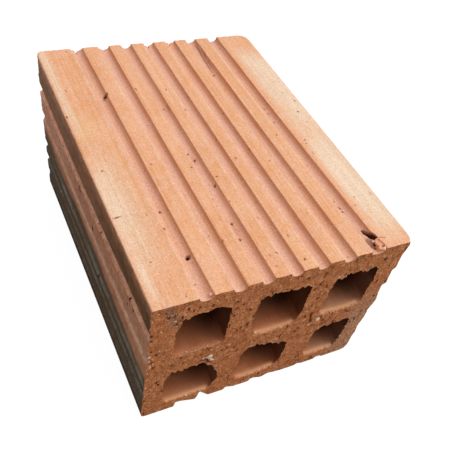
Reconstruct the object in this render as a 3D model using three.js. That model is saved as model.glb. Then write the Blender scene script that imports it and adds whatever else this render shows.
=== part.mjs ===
// Hollow clay brick: an extruded column with six through cells and keying grooves on all four
// long faces, cut to length by a wire. Millimetres, +Z up. The brick lies on its bed face, its
// cells run along Y, and the origin is the middle of the bed face.

import * as THREE from 'three';

// Overall size
const LENGTH = 190;
const WIDTH = 135;
const HEIGHT = 99;

// Cells: their size follows from the walls around them
const CELL_COLUMNS = 3;
const CELL_ROWS = 2;
const SIDE_WALL = 13;
const BED_WALL = 12;
const UPRIGHT_WEB = 12.5;
const LEVEL_WEB = 13;
const CELL_CORNER_RADIUS = 3.5;

// Keying grooves: one profile all round. The top and bed faces have them at one spacing, centred on
// the face. The side faces have them closer together, counted down from the top edge, and the crest
// beside the level web is left plain.
const GROOVE_SPACING = 14.4;
const SIDE_GROOVE_SPACING = 13.2;
const SIDE_GROOVE_DROP = 20;
const GROOVE_MOUTH = 6.6;
const GROOVE_FLOOR = 4;
const GROOVE_DEPTH = 2.7;
const GROOVE_LIP_RADIUS = 0.6;
const GROOVE_FLOOR_RADIUS = 0.9;
const PLAIN_BAND = 16;
const SIDE_FOOT_BAND = 9;

// Long edges of the brick
const EDGE_RADIUS = 4;

// Straight steps in a quarter of each round
const STEPS_PER_ROUND = 3;

const FIRED_CLAY = new THREE.MeshStandardMaterial({
  color: 0xd39a74,
  roughness: 0.92,
  metalness: 0,
});

// The point that lies `distance` from `from` on the way to `to`
function pointAlong(from, to, distance) {
  return to.clone().sub(from).setLength(distance).add(from);
}

// Draws one corner of an outline as an arc that touches both of its sides. Where a side is too
// short for the whole radius, the arc takes at most half of it.
function addRoundedCorner(path, before, corner, after, radius) {
  const toBefore = before.clone().sub(corner);
  const toAfter = after.clone().sub(corner);
  const halfAngle = Math.acos(toBefore.dot(toAfter) / (toBefore.length() * toAfter.length())) / 2;
  const room = Math.min(toBefore.length(), toAfter.length()) / 2;
  const tangent = Math.min(radius / Math.tan(halfAngle), room);
  const arcRadius = tangent * Math.tan(halfAngle);
  const start = pointAlong(corner, before, tangent);
  const end = pointAlong(corner, after, tangent);
  const bisector = toBefore.normalize().add(toAfter.normalize());
  const centre = bisector.setLength(arcRadius / Math.sin(halfAngle)).add(corner);
  const startAngle = start.clone().sub(centre).angle();
  const endAngle = end.clone().sub(centre).angle();
  const turnsLeft = corner.clone().sub(before).cross(after.clone().sub(corner)) > 0;
  path.absarc(centre.x, centre.y, arcRadius, startAngle, endAngle, !turnsLeft);
}

// Closes a path through the given corners, each rounded to its own radius
function drawRounded(path, corners) {
  corners.forEach(({ point, radius }, index) => {
    const before = corners.at(index - 1).point;
    const after = corners[(index + 1) % corners.length].point;
    addRoundedCorner(path, before, point, after, radius);
  });
  path.closePath();
  return path;
}

// Places of the grooves across the top or bed face, with at least the plain band left at each edge
function bedGrooveCentres() {
  const room = WIDTH - 2 * PLAIN_BAND - GROOVE_MOUTH;
  const gaps = Math.floor(room / GROOVE_SPACING);
  const first = (WIDTH - gaps * GROOVE_SPACING) / 2;
  return Array.from({ length: gaps + 1 }, (_, index) => first + index * GROOVE_SPACING);
}

// Heights of the grooves on a side face, from the lowest up
function sideGrooveCentres() {
  const room = HEIGHT - SIDE_GROOVE_DROP - SIDE_FOOT_BAND - GROOVE_MOUTH / 2;
  const gaps = Math.floor(room / SIDE_GROOVE_SPACING);
  const top = HEIGHT - SIDE_GROOVE_DROP;
  const heights = Array.from({ length: gaps + 1 }, (_, index) => top - index * SIDE_GROOVE_SPACING);
  const besideWeb = (height) => Math.abs(height - HEIGHT / 2) < LEVEL_WEB / 2;
  return heights.reverse().filter((height) => !besideWeb(height));
}

// Corners of one face of the section, walked from its first edge to just before its last.
// Along the face, u runs from 0 to the face's width, and v is the height above the face.
function faceCorners(grooveCentres) {
  const corners = [{ point: new THREE.Vector2(0, 0), radius: EDGE_RADIUS }];
  for (const centre of grooveCentres) {
    const profile = [
      [-GROOVE_MOUTH / 2, 0, GROOVE_LIP_RADIUS],
      [-GROOVE_FLOOR / 2, -GROOVE_DEPTH, GROOVE_FLOOR_RADIUS],
      [GROOVE_FLOOR / 2, -GROOVE_DEPTH, GROOVE_FLOOR_RADIUS],
      [GROOVE_MOUTH / 2, 0, GROOVE_LIP_RADIUS],
    ];
    for (const [u, v, radius] of profile) {
      corners.push({ point: new THREE.Vector2(centre + u, v), radius });
    }
  }
  return corners;
}

// The outer outline: bed, right side, top and left side, each face turned a quarter from the last
function outerCorners() {
  const outline = [];
  const start = new THREE.Vector2(-WIDTH / 2, 0);
  const heights = sideGrooveCentres();
  const faces = [
    [WIDTH, bedGrooveCentres()],
    [HEIGHT, heights],
    [WIDTH, bedGrooveCentres()],
    [HEIGHT, heights.map((height) => HEIGHT - height).reverse()],
  ];
  faces.forEach(([faceWidth, grooveCentres], face) => {
    const heading = (face * Math.PI) / 2;
    for (const { point, radius } of faceCorners(grooveCentres)) {
      // The face's own height points out of the brick, to the right of its heading
      const turned = new THREE.Vector2(point.x, -point.y);
      turned.rotateAround(new THREE.Vector2(), heading).add(start);
      outline.push({ point: turned, radius });
    }
    start.add(new THREE.Vector2(faceWidth, 0).rotateAround(new THREE.Vector2(), heading));
  });
  return outline;
}

// The outline of each cell, from the lowest row up
function cellPaths() {
  const cellWidth = (WIDTH - 2 * SIDE_WALL - (CELL_COLUMNS - 1) * UPRIGHT_WEB) / CELL_COLUMNS;
  const cellHeight = (HEIGHT - 2 * BED_WALL - (CELL_ROWS - 1) * LEVEL_WEB) / CELL_ROWS;
  const paths = [];
  for (let row = 0; row < CELL_ROWS; row += 1) {
    for (let column = 0; column < CELL_COLUMNS; column += 1) {
      const left = -WIDTH / 2 + SIDE_WALL + column * (cellWidth + UPRIGHT_WEB);
      const bottom = BED_WALL + row * (cellHeight + LEVEL_WEB);
      const corners = [
        [left, bottom],
        [left, bottom + cellHeight],
        [left + cellWidth, bottom + cellHeight],
        [left + cellWidth, bottom],
      ].map(([x, y]) => ({ point: new THREE.Vector2(x, y), radius: CELL_CORNER_RADIUS }));
      paths.push(drawRounded(new THREE.Path(), corners));
    }
  }
  return paths;
}

// The section that the die gives the clay
function brickSection() {
  const section = drawRounded(new THREE.Shape(), outerCorners());
  section.holes.push(...cellPaths());
  return section;
}

// The clay column, cut to length, with its section turned upright and its length along Y
function buildHollowBrick() {
  const geometry = new THREE.ExtrudeGeometry(brickSection(), {
    depth: LENGTH,
    bevelEnabled: false,
    curveSegments: STEPS_PER_ROUND,
  });
  const mesh = new THREE.Mesh(geometry, FIRED_CLAY);
  mesh.name = 'hollow_brick';
  mesh.rotation.x = Math.PI / 2;
  mesh.position.y = LENGTH / 2;
  return mesh;
}

const brick = new THREE.Group();
brick.add(buildHollowBrick());

export default brick;
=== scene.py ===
"""Looks of the hollow clay brick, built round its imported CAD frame.

Places and sizes are in millimetres in the row frame: X across the width, Y along the cells, Z up
from the bed face. Each mesh is turned into metres when it is finished.
"""

import functools
import itertools
import logging
import math
from collections.abc import Sequence
from dataclasses import dataclass, field
from enum import Enum

import bmesh
import bpy
import numpy as np
from mathutils import Euler, Matrix, Vector


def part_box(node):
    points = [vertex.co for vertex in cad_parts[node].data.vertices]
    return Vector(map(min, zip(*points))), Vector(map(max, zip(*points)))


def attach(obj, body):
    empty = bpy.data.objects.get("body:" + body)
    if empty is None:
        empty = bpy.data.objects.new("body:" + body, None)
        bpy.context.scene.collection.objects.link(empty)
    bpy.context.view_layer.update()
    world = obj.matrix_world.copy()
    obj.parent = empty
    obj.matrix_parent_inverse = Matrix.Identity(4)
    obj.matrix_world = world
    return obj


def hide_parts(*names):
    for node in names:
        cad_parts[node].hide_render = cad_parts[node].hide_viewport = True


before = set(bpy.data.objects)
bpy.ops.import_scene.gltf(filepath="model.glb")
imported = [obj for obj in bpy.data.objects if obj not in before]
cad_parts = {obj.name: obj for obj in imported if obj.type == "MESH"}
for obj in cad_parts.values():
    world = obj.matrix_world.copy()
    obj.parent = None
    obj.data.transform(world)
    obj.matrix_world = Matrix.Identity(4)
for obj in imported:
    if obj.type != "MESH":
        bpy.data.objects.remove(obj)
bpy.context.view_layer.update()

# Short names for the types that come up most
Array = np.ndarray
BMesh = bmesh.types.BMesh
Tree = bpy.types.NodeTree
Socket = bpy.types.NodeSocket
Line = tuple[tuple[float, float], ...]
Place = tuple[float, float, float]
Colour = tuple[float, float, float, float]

MM = 0.001
# How near a face a point has to be to lie on it
FLAT = 1e-3
BODY = "root"
NODE = "hollow_brick"

log = logging.getLogger("hollow_brick")


# ---- numbers along the clay


def smooth(share: Array) -> Array:
    """Eases a share from 0 to 1, and holds it there outside that range."""
    held = np.clip(share, 0.0, 1.0)
    return held * held * (3.0 - 2.0 * held)


def blend(start: Array, end: Array, share: Array) -> Array:
    """Goes from start to end as the share goes from 0 to 1."""
    return start + (end - start) * share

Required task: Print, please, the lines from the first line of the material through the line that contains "const CELL_CORNER_RADIUS = 3.5;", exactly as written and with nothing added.

Exercise result:
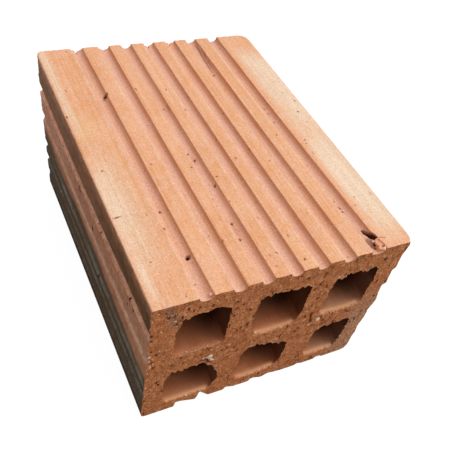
Reconstruct the object in this render as a 3D model using three.js. That model is saved as model.glb. Then write the Blender scene script that imports it and adds whatever else this render shows.
=== part.mjs ===
// Hollow clay brick: an extruded column with six through cells and keying grooves on all four
// long faces, cut to length by a wire. Millimetres, +Z up. The brick lies on its bed face, its
// cells run along Y, and the origin is the middle of the bed face.

import * as THREE from 'three';

// Overall size
const LENGTH = 190;
const WIDTH = 135;
const HEIGHT = 99;

// Cells: their size follows from the walls around them
const CELL_COLUMNS = 3;
const CELL_ROWS = 2;
const SIDE_WALL = 13;
const BED_WALL = 12;
const UPRIGHT_WEB = 12.5;
const LEVEL_WEB = 13;
const CELL_CORNER_RADIUS = 3.5;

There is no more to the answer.